Quel bilan personnel tirez-vous après cinq années à la tête de Verbier Tourisme?
D’un point de vue personnel, je m’estime privilégié de pouvoir contribuer à faire évoluer une destination d’un tel dynamisme, qui a su concilier renommée mondiale et valeurs montagnardes. Mes premières missions étaient de créer une entité touristique unique (avec la mise en place de Verbier Tourisme SA en mai 2023) et de renforcer les liens avec et entre les acteurs du tourisme. Nous avons ainsi réussi à créer un outil de travail efficace et une très belle dynamique générale. C’est un travail collaboratif qui a nécessité l’implication de beaucoup de personnes. La réalisation du Master Plan Tourisme a constitué une étape très importante, qui nous a permis de définir une vision commune incarnant un objectif global.

Votre goût du sport a-t-il influencé votre approche?
C’est évident. Le sport est ici un des axes de développement principaux. Avoir été professionnel de snowboard, parapente et canyoning, et organisateur d’événements durant une dizaine d’années, m’a apporté une connaissance et une compréhension précieuses du terrain.

Quelle stratégie en matière de tourisme pour les années à venir? Sur quels chantiers la destination doit-elle encore travailler prioritairement?
La vision définie dans le Master Plan Tourisme (notamment via de nombreux ateliers participatifs, des sondages, des rencontres…) est de devenir « une référence des destinations de montagne durables 4 saisons ». C’est en soi un programme, qui implique d’être parmi les meilleurs, d’innover et de faire de la durabilité un fondement incontournable. Nous avons déjà la chance d’avoir une économie florissante et un socle social très développé et solide, nous pouvons donc accorder plus d’importance et de moyens au développement du pilier environnemental. Même si nous n’avons pas la meilleure image dans ce domaine, de nombreuses actions sont réalisées, que nous souhaitons valoriser. Verbier Tourisme est déjà labellisé « Swisstainable » (le label de durabilité de Suisse Tourisme) et nous avons pour objectif de devenir une « Destination Swisstainable ». Nous avons énormément d’autres chantiers en cours et à venir.
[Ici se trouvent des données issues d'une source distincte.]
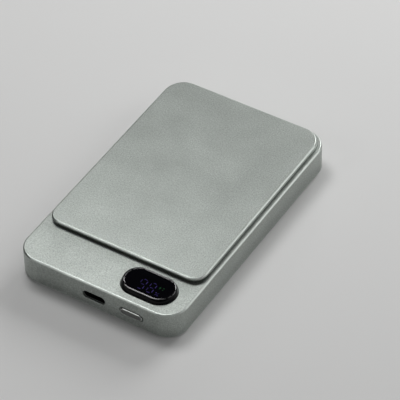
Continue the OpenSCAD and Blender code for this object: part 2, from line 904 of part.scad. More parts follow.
module leaf_rivets() {
    steel() for (x = rivet_xs)
        translate([x, rivet_y, 0]) {
            translate([0, 0, leaf_z])
                cylinder(r = screw_r, h = skin_z - leaf_z + rivet_grip);
            translate([0, 0, leaf_z - rivet_head_t])
                cylinder(r = rivet_head_r, h = rivet_head_t);
        }
}

module hinge_pin() {
    reach = ear_x + ear_w / 2 + pin_head_gap;
    steel() translate([0, hinge_y, hinge_z]) {
        rod_x(pin_r, -reach - pin_head_t, reach + pin_head_t);
        rod_x(pin_head_r, -reach - pin_head_t, -reach);
        rod_x(pin_head_r, reach, reach + pin_head_t);
    }
}

module hinge_washers() {
    inner_face = barrel_x + (ear_gap - washer_t) / 2;
    color([0.75, 0.60, 0.35]) translate([0, hinge_y, hinge_z])
        for (side = [0, 1])
            mirror([side, 0, 0])
                difference() {
                    rod_x(ear_r - 0.05, inner_face, inner_face + washer_t);
                    rod_x(pin_r + pin_clearance, inner_face - past, inner_face + past);
                }
}

// A steel strip under the deck, with two ears up through it to hold the pin
module hinge_bracket() {
    steel() difference() {
        union() {
            box(-bracket_x, bracket_x, bracket_front, bracket_far,
                ceiling_z - bracket_t - film_gap, ceiling_z - film_gap);
            for (side = [-1, 1])
                translate([side * ear_x, 0, 0]) {
                    box(-ear_w / 2, ear_w / 2, hinge_y - ear_neck / 2, hinge_y + ear_neck / 2,
                        ceiling_z - fit, hinge_z);
                    translate([0, hinge_y, hinge_z])
                        rod_x(ear_r, -ear_w / 2, ear_w / 2);
                }
        }
        for (side = [-1, 1])
            translate([side * ear_x, hinge_y, hinge_z])
                rod_x(pin_r + pin_clearance, -ear_w, ear_w);
        for (x = bracket_screw_xs)
            translate([x, bracket_screw_y, ceiling_z - bracket_t - past])
                cylinder(r = screw_r + fit, h = bracket_t + 2 * past);
    }
}

module bracket_screws() {
    head_z = ceiling_z - film_gap - bracket_t - bracket_head_t;
    steel() for (x = bracket_screw_xs)
        translate([x, bracket_screw_y, 0]) {
            translate([0, 0, head_z])
                cylinder(r = screw_r, h = ceiling_z + bracket_screw_grip - head_z);
            translate([0, 0, head_z])
                cylinder(r = bracket_head_r, h = bracket_head_t);
        }
}

top_housing();
bottom_cover();
grip_pad();
coil_carrier();
ring_magnets();
shield_ring();
alignment_magnet();
charging_coil();
coil_leads();
ferrite_sheet();
battery_cell();
battery_tabs();
battery_adhesive();
battery_foam();
thermistor();
main_board();
board_screws();
control_chips();
power_inductors();
ceramic_capacitors();
usb_shell();
usb_tongue();
usb_contacts();
tact_switch();
switch_plunger();
power_button();
display_frame();
display_lens();
display_board();
light_shroud();
digit_bars();
status_marks();
display_ribbon();
stand_plate();
stand_liner();
stand_magnets();
catch_plates();
rest_bumpers();
hinge_leaf();
leaf_rivets();
hinge_pin();
hinge_washers();
hinge_bracket();
bracket_screws();
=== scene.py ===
# %% [markdown]
# # A magnetic power bank with a folding stand
#
# The real object is a flat metal case about as long as a hand. It holds a battery cell, a small
# circuit board and a charging coil. A thin metal plate on its deck folds out as a stand, a black
# display shows the charge, and the front wall has a USB-C socket and a power button.
#
# The lesson starts from a finished engineering model. Its solids are true in size and place, but
# their edges are plain. Each part that the eye meets is made again here with eased edges, and
# every part, seen or hidden, gets a finish that varies over its surface.

import json
import math

import bmesh
import bpy
from mathutils import Matrix, Vector


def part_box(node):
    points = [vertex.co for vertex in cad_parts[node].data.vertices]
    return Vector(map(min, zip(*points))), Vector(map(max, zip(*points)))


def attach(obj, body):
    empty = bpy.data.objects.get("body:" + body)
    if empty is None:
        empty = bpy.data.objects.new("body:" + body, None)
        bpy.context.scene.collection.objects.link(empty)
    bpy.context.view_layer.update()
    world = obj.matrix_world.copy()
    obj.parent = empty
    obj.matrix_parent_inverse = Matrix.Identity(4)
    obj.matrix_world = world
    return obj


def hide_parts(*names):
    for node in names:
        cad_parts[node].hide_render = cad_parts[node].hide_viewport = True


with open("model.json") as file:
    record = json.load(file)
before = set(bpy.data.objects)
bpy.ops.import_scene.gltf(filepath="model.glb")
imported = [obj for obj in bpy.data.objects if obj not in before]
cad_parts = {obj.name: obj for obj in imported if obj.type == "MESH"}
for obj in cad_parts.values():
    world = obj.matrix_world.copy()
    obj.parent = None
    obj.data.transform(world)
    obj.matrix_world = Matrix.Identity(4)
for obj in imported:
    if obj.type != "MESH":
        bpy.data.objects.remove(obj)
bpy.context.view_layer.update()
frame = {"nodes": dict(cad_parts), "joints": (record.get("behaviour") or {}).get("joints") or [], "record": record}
MM = 0.001
print("parts loaded:", len(frame["nodes"]))

# %% [markdown]
# ## Reading sizes from the model
#
# Sizes could be typed in again, but then two lists would have to agree. It is safer to ask the
# model where each part lies and to work out the rest from that. All helpers below use
# millimetres, because that is how such an object is drawn, and turn them into metres at the end.


# %% Where each part lies, in millimetres
def corners(part):
    low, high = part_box(part)
    return low / MM, high / MM


case_low, case_high = corners("top_housing")
cover_low, cover_high = corners("bottom_cover")
plate_low, plate_high = corners("stand_plate")
rim_low, rim_high = corners("display_frame")
cap_low, cap_high = corners("power_button")
case_w = case_high.x - case_low.x
deck_z = case_high.z
print("case %.1f x %.1f mm, deck at %.1f mm" % (case_w, case_high.y - case_low.y, deck_z))

# %% [markdown]
# ## The camera
#
# A product is often shown from above one corner with a long lens, so that its edges stay nearly
# parallel. The camera is placed by four plain facts: which side it stands on, how high it looks
# down from, how far away it is, and the point that it aims at. A slight lean of the head tilts
# the view a little.

# %% Place the camera
VIEW_SIDE = math.radians(32.91)
VIEW_HEIGHT = math.radians(44.23)
VIEW_LEAN = math.radians(-1.63)
VIEW_DISTANCE = 896
VIEW_AIM = Vector((2.87, 11.19, 0))
LENS = 229.5
SENSOR = 36

towards_camera = Vector((math.sin(VIEW_SIDE) * math.cos(VIEW_HEIGHT),
                         -math.cos(VIEW_SIDE) * math.cos(VIEW_HEIGHT),
                         math.sin(VIEW_HEIGHT)))
level_right = Vector((math.cos(VIEW_SIDE), math.sin(VIEW_SIDE), 0))
level_up = towards_camera.cross(level_right)
camera_right = level_right * math.cos(VIEW_LEAN) + level_up * math.sin(VIEW_LEAN)
camera_up = towards_camera.cross(camera_right)
camera_data = bpy.data.cameras.new("camera")
camera_data.lens = LENS
camera_data.sensor_width = SENSOR
camera = bpy.data.objects.new("camera", camera_data)
turn = Matrix((camera_right, camera_up, towards_camera)).transposed().to_4x4()
camera.matrix_world = Matrix.Translation((VIEW_AIM + towards_camera * VIEW_DISTANCE) * MM) @ turn
bpy.context.scene.collection.objects.link(camera)
bpy.context.scene.camera = camera
print("camera at", [round(v, 3) for v in camera.matrix_world.translation], "m")

# %% [markdown]
# ## Floor and light
#
# Satin metal has no look of its own: it shows what is around it. So the room is a pale floor in
# the dark, with soft panels of light. Three panels behind and above light the flat faces. The
# metal spreads their light towards the camera, while the glossy display mirrors a dark spot
# between them, so it stays black. The other five stand in an arc from the front left round to the
# back right. Each is where one stretch of bevel mirrors it, and together they draw one thin
# bright line round the two near edges and their corner. Two panels under the floor only count
# when the floor is taken away to look at the underside.

# %% The room
FLOOR_SIZE = 3.0
FLOOR_COLOUR = (0.72, 0.72, 0.7128, 1)
SURROUND_COLOUR = (0.96, 0.98, 1.0, 1)
SURROUND_STRENGTH = 0.02


def light_panel(name, towards, distance, size, power):
    """A square panel of soft light that faces the middle of the case."""
    lamp = bpy.data.lights.new(name, "AREA")
    lamp.shape = "SQUARE"
    lamp.size = size
    lamp.energy = power
    holder = bpy.data.objects.new(name, lamp)
    direction = Vector(towards).normalized()
    holder.location = direction * distance
    holder.rotation_euler = direction.to_track_quat("Z", "Y").to_euler()
    bpy.context.scene.collection.objects.link(holder)
    return holder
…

Le développement de solutions pour offrir des hébergements abordables aux familles, aux jeunes et aux saisonniers est l’un des principaux.

Comment rebondir après avoir été sacrée à deux reprises «Meilleure station de ski du monde»?
Ne surtout pas se reposer sur ses lauriers et se rappeler que, malgré son importance et sa valeur, ce n’est qu’une distinction marketing. Nos concurrents se développent et innovent. Pour rester dans le peloton de tête (et si possible parmi les premiers), nous n’avons d’autre choix que de constamment remettre l’ouvrage sur le métier.